WHO teams provided mentoring and guidance to government surveyors in the implementation of the Behavioural and Social Drivers initiative designed to deep-dive into the perceptions and concerns of the community around immunization to identify the hidden stories and voices that mattered. (Photo: Abel Marak / © WHO India)
Surveyors gently probed and listened to families, mostly mothers. A mother cradling her newborn explained that she feared side-effects from vaccines; another shared that the nearest health post was too far to reach during the rainy season. These conversations, small and personal, became the building blocks of a strategy to close immunization gaps. WHO India shared the feedback with the BeSD focal person for further strengthening immunization coverage.
Back at the district level, these insights flow into a bigger picture. WHO India’s field support ensures health workers are supervised, outreach vaccination sessions are monitored, and immunization data is used for real planning—not just filing. Microplans to ensure full immunization coverage of every child are refined so that vaccines, staff, and time reach the right people in the right place.

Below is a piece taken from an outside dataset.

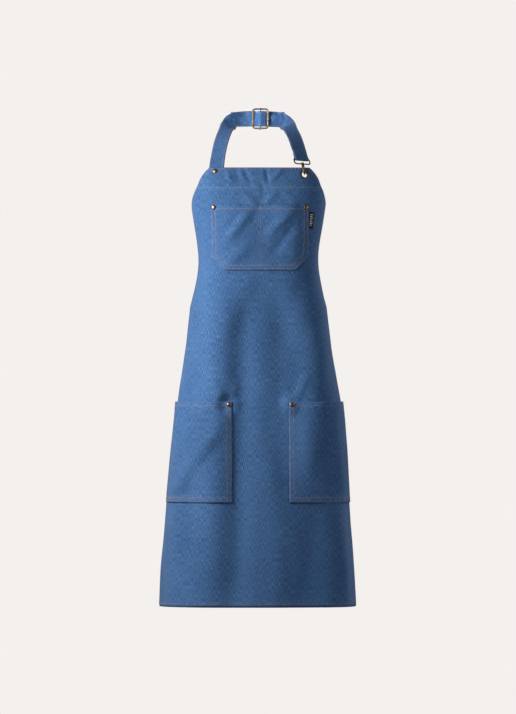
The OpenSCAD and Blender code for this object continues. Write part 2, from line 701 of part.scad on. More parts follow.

India’s national immunization programme now protects children from 12 deadly diseases, including measles, polio, diphtheria, and hepatitis B, with new vaccines against rotavirus diarrhoea and pneumococcal pneumonia reaching more states every year. In endemic districts, Japanese Encephalitis vaccines are also given to protect countless children at risk.
In the North Garo Hills in Meghalaya, this progress is measured not only in coverage percentages, but in the quiet victories: a team learning to ask better questions, a mother deciding to vaccinate, a health worker reaching one more household. Change here happens step by step, conversation by conversation—and it’s how no child is left behind.